Le rapport n'omet pas la dimension administrative de la réglementation, qu'il conseille de revoir pour une meilleure coopération des acteurs et de simplifier. Une liste unique des victimes devrait être établie conjointement par le préfet et le procureur, communiquée individuellement aux familles, avant d'être rendue publique.
Enfin, il faudrait réactualiser les mesures de désinfection à partir des données récentes de la science et mener une réflexion sur les seuils des particules élémentaires rejetées dans l'air par les crématoriums.
* Nucléaire, radiologique, bactériologique, chimique.

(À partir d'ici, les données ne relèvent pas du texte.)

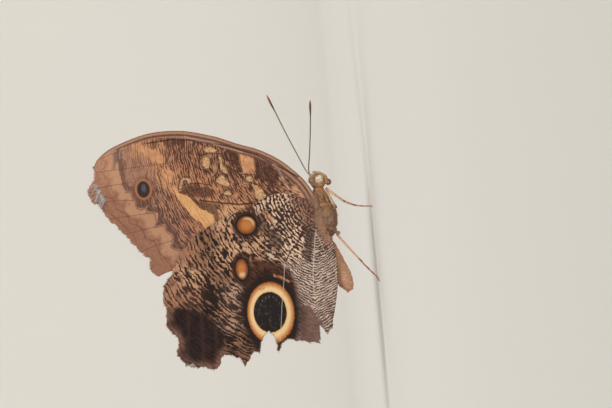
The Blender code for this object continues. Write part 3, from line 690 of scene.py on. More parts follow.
# Node materials
class Graph:
    """A node material, with short names for the nodes used here."""

    def __init__(self, name):
        self.material = bpy.data.materials.new(name)
        self.material.use_nodes = True
        self.tree = self.material.node_tree
        self.shader = self.tree.nodes["Principled BSDF"]

    def put(self, value, socket):
        if isinstance(value, bpy.types.NodeSocket):
            self.tree.links.new(value, socket)
        elif value is not None:
            socket.default_value = value

    def math(self, operation, first, second=None):
        node = self.tree.nodes.new("ShaderNodeMath")
        node.operation = operation
        for value, socket in zip((first, second), node.inputs):
            self.put(value, socket)
        return node.outputs[0]

    def add(self, first, second):
        return self.math("ADD", first, second)

    def times(self, first, second):
        return self.math("MULTIPLY", first, second)

    def attribute(self, name, output):
        node = self.tree.nodes.new("ShaderNodeAttribute")
        node.attribute_name = name
        return node.outputs[output]

    def vector(self, name):
        return self.attribute(name, "Vector")

    def colour(self, name):
        return self.attribute(name, "Color")

    def object_place(self):
        return self.tree.nodes.new("ShaderNodeTexCoord").outputs["Object"]

    def split(self, vector):
        node = self.tree.nodes.new("ShaderNodeSeparateXYZ")
        self.put(vector, node.inputs[0])
        return node.outputs[0], node.outputs[1], node.outputs[2]

    def join(self, x, y, z=0.0):
        node = self.tree.nodes.new("ShaderNodeCombineXYZ")
        for value, socket in zip((x, y, z), node.inputs):
            self.put(value, socket)
        return node.outputs[0]

    def noise(self, vector, scale, detail=2.0):
        node = self.tree.nodes.new("ShaderNodeTexNoise")
        self.put(vector, node.inputs["Vector"])
        node.inputs["Scale"].default_value = scale
        node.inputs["Detail"].default_value = detail
        return node.outputs["Fac"]

    def wander(self, vector, scale, amount, detail=2.0):
        """Noise centred on zero, about amount high to either side."""
        centred = self.math("SUBTRACT", self.noise(vector, scale, detail), 0.5)
        return self.times(centred, 3.0 * amount)

    def step(self, value, low, high, start=0.0, end=1.0):
        node = self.tree.nodes.new("ShaderNodeMapRange")
        node.interpolation_type = "SMOOTHSTEP"
        for key, number in (("From Min", low), ("From Max", high), ("To Min", start), ("To Max", end)):
            self.put(number, node.inputs[key])
        self.put(value, node.inputs["Value"])
        return node.outputs["Result"]

    def mix(self, share, first, second):
        node = self.tree.nodes.new("ShaderNodeMix")
        node.data_type = "RGBA"
        node.clamp_factor = True
        self.put(share, node.inputs["Factor"])
        for value, socket in ((first, node.inputs[6]), (second, node.inputs[7])):
            if isinstance(value, bpy.types.NodeSocket):
                self.put(value, socket)
            else:
                socket.default_value = (*linear(value), 1.0)
        return node.outputs[2]

    def cover(self, below, colour, value, full, gone, strength=1.0):
        """Colour laid over what is below: at full strength up to one value, gone past the next."""
        return self.mix(self.step(value, full, gone, strength, 0.0), below, colour)

    def shade(self, colour, share_noise, low, high):
        """Colour made darker or lighter by a noise."""
        node = self.tree.nodes.new("ShaderNodeVectorMath")
        node.operation = "SCALE"
        self.put(colour, node.inputs[0])
        self.put(self.step(share_noise, 0.25, 0.75, low, high), node.inputs["Scale"])
        return node.outputs[0]

    def bump(self, height, strength, distance):
        node = self.tree.nodes.new("ShaderNodeBump")
        node.inputs["Strength"].default_value = strength
        node.inputs["Distance"].default_value = distance
        self.put(height, node.inputs["Height"])
        self.tree.links.new(node.outputs["Normal"], self.shader.inputs["Normal"])

    def finish(self, colour, roughness, **settings):
        self.put(colour, self.shader.inputs["Base Color"])
        self.put(roughness, self.shader.inputs["Roughness"])
        for name, value in settings.items():
            self.shader.inputs[name.replace("_", " ")].default_value = value
        return self.material


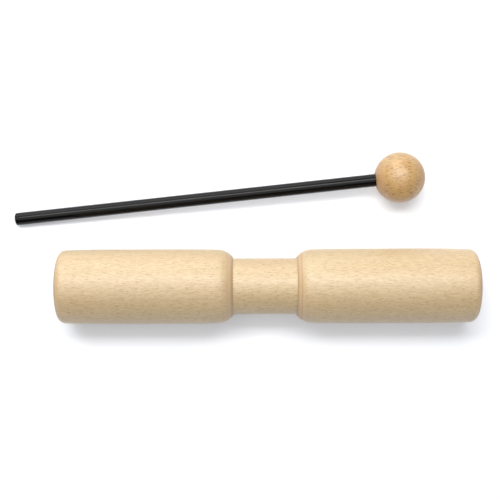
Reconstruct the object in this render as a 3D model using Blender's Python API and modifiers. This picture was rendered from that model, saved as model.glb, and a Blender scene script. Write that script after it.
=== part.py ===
"""Two-tone wood block with its ball mallet, as the two lie on a table.

Two turned beech tubes, one for each tone, are glued over the ends of a plain round grip.
Each tube is open at its outer end, and a saw slot runs along its underside into the sound chamber.
The mallet is a black rod glued into a beech ball, and it lies loose behind the block.

Metres, +Z up. +X runs along the block towards the low tone, +Y points from the block to the mallet.
The origin is on the table, at the middle of the space that block and mallet take up together.
"""

import cmath
import math

import bmesh
import bpy
from mathutils import Matrix, Vector

# Block: the tubes
TUBE_DIAMETER = 0.0358
HIGH_TUBE_LENGTH = 0.0835
LOW_TUBE_LENGTH = 0.0860
CHAMBER_WALL = 0.0054
HIGH_CHAMBER_DEPTH = 0.0500
LOW_CHAMBER_DEPTH = 0.0640
END_ROUND = 0.0034
MOUTH_CHAMFER = 0.0005
SHOULDER_LENGTH = 0.0072
SHOULDER_LIP = 0.0003
SANDED_DROP = 0.0005
SANDED_LENGTH = 0.0250

# Block: the saw slots, whose cut through the wall stops short of the chamber's floor
SLOT_WIDTH = 0.0032
SLOT_STOP = 0.0110
SAW_RADIUS = 0.0400
SAW_OVERCUT = 0.0015

# Block: the grip
GRIP_DIAMETER = 0.0268
GRIP_SPAN = 0.0305
GRIP_CHAMFER = 0.0010
GLUE_GAP = 0.0003

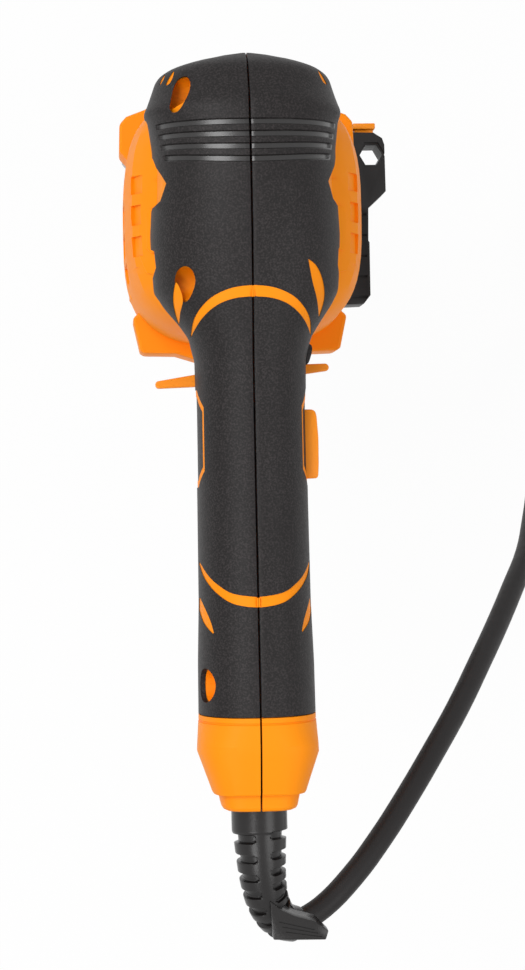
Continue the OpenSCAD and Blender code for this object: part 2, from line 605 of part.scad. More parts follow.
module jaw_axis(i, d = 0) {
    // Moves along the inclined path of jaw i, d millimetres back from its closed place
    rotate(120 * i) translate([jaw_r - 0.3, 0, jaw_tip]) rotate([0, jaw_angle, 0]) translate([0, 0, d]) children();
}
module chuck_jaw(i) {
    color(STEEL) intersection() {
        jaw_axis(i, -2) cylinder(r = jaw_r, h = jaw_len + 2);
        rotate(120 * i) translate([0, 0, jaw_tip]) linear_extrude(jaw_len)
            polygon([[0.35, 0], [0.35 + 20 * cos(59), -20 * sin(59)], [40, -18], [40, 18], [0.35 + 20 * cos(59), 20 * sin(59)]]);
    }
}
module chuck_jaw_1() { chuck_jaw(0); }
module chuck_jaw_2() { chuck_jaw(1); }
module chuck_jaw_3() { chuck_jaw(2); }
module chuck_body() {
    color(STEEL) difference() {
        rotate_extrude($fn = 96) polygon([[0, chuck_nose], [9, chuck_nose], [chuck_core_r, sleeve_z[0] - 0.5],
            [chuck_core_r, sleeve_z[1] + 0.5], [chuck_r, sleeve_z[1] + 0.5], [chuck_r, chuck_rear - 3],
            [chuck_r - 2, chuck_rear - 0.1], [0, chuck_rear - 0.1]]);
        translate([0, 0, -34.5]) cylinder(r = thread_r + hair, h = 30);
        translate([0, 0, -38]) cylinder(r = 2.6, h = 10);
        translate([0, 0, chuck_nose - 1]) cylinder(r = 6.6, h = 44);
        for (i = [0 : 2]) {
            jaw_axis(i, -6) cylinder(r = jaw_r + fit_gap, h = jaw_len + jaw_travel + 6.6);
            rotate(60 + 120 * i) translate([0, 0, key_z]) rotate([0, 90, 0]) cylinder(r = 2.6, h = 30);
        }
    }
}
module chuck_sleeve() {
    color(STEEL) difference() {
        ring(chuck_r, chuck_core_r + fit_gap, sleeve_z[0], sleeve_z[1]);
        for (i = [0 : 23]) rotate(15 * i) {
            translate([chuck_core_r - 1, -0.9, sleeve_z[0] - 0.1]) cube([6, 1.8, 2.6]);
            translate([chuck_r, 0, sleeve_z[0] + 4]) cylinder(r = 0.7, h = sleeve_z[1] - sleeve_z[0] - 6);
        }
    }
}
module chuck_screw() {
    color(STEEL) {
        translate([0, 0, -37]) cylinder(r = 2.4, h = 15);
        difference() {
            translate([0, 0, -40.2]) cylinder(r = 4.6, h = 3.2);
            translate([0, 0, -40.3]) cylinder(r = 2.2, h = 1.8, $fn = 6);
        }
    }
}

// ---- controls ----
selector_y = 27;
module mode_selector() {
    color(BLACK) {
        box([-11, selector_y + gap, 45], [3, selector_y + 3.4, 57]);
        for (x = [-9 : 2.5 : 1]) box([x, selector_y + 3.3, 46.5], [x + 1.2, selector_y + 4.4, 55.5]);
        box([-8.2, selector_y - 3.2, 49], [-0.2, selector_y + gap + 0.1, 53]);
    }
}
dial_y = -79;
dial_r = 5;
dial_z = trigger_front + 4;
spring_len = switch_z[0] - foot_z;
module trigger() {
    color(ORANGE) difference() {
        union() {
            intersection() {
                box([-trigger_hw, trigger_low, trigger_front], [trigger_hw, trigger_top, trigger_rear]);
                translate([0, (trigger_top + trigger_low) / 2, trigger_front + 26]) rotate([0, 90, 0])
                    cylinder(r = 27, h = 40, center = true);
            }
            box([-trigger_hw + 1, stem_y - 4, foot_z - 2.4], [trigger_hw - 1, trigger_low + 7, foot_z]);
            translate([0, stem_y, foot_z - 1]) cylinder(r = 1.5, h = spring_len + 5);
        }
        along_x(dial_y, dial_z) cylinder(r = dial_r + gap, h = 3.6, center = true);
    }
}
module speed_dial() {
    color(BLACK) along_x(dial_y, dial_z) difference() {
        cylinder(r = dial_r, h = 3, center = true);
        for (i = [0 : 11]) rotate(30 * i) translate([dial_r, 0, 0]) cylinder(r = 0.5, h = 4, center = true);
    }
}
module switch_body() {
    color(DARK) difference() {
        union() {
            box([-switch_hw, switch_y[0], switch_z[0]], [switch_hw, switch_y[1], switch_z[1]]);
            translate([0, pivot_y, lever_z - lever_t / 2]) cylinder(r = 2, h = switch_z[0] - lever_z + lever_t / 2 + 0.1);
        }
        translate([0, stem_y, switch_z[0] - 1]) cylinder(r = 1.5 + fit_gap, h = 14);
    }
}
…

11 septembre : les outils de la bonne gestion
D'après le rapport Lecomte, la « bonne gestion » de la catastrophe des attentats du 11 septembre 2001, à New York, a reposé sur plusieurs mesures :
- une coordination a été organisée entre le New York Police Department (Nypd) et les médecins légistes « Examiners », ainsi que les différents services : équipes d'identification de la police fédérale, service « Evidence Response Team » du FBI, service de sécurité et de police des ponts, tunnels et tours, pompiers. Pour la partie concernant la gestion des corps ou des restes humains et leur identification, la coordination était sous l'autorité du médecin légiste chef de l'IML de New York, le Dr Hisch, toujours avec le souci de complémentarité entre les moyens engagés et les moyens déjà disponibles sur les lieux afin d'éviter les doublons ;
- un rappel de 260 volontaires appartenant à un vivier de 1 200 personnes-ressource (médecins, légistes ou non, anthropologues, techniciens divers pour les opérations mortuaires, assistants familiaux) du Disaster Mortuary Operationnel Teams, engagé après la déclaration présidentielle de sinistre (Presidential Declaration of Disaster) ;
- l'informatisation des données centralisées dans le programme informatique Win Vip ;
- l'utilisation d'un logiciel de la société Genocodes pour recouper les prélèvements ADN partiels, arriver au nombre nécessaire à l'identification, ainsi que la comparaison des empreintes papillaires prises sur les lieux de la catastrophe, avec les différentes données contenues dans les fichiers fédéraux ;
- la recherche génétique, pour examiner les séquences très courtes d'ADN.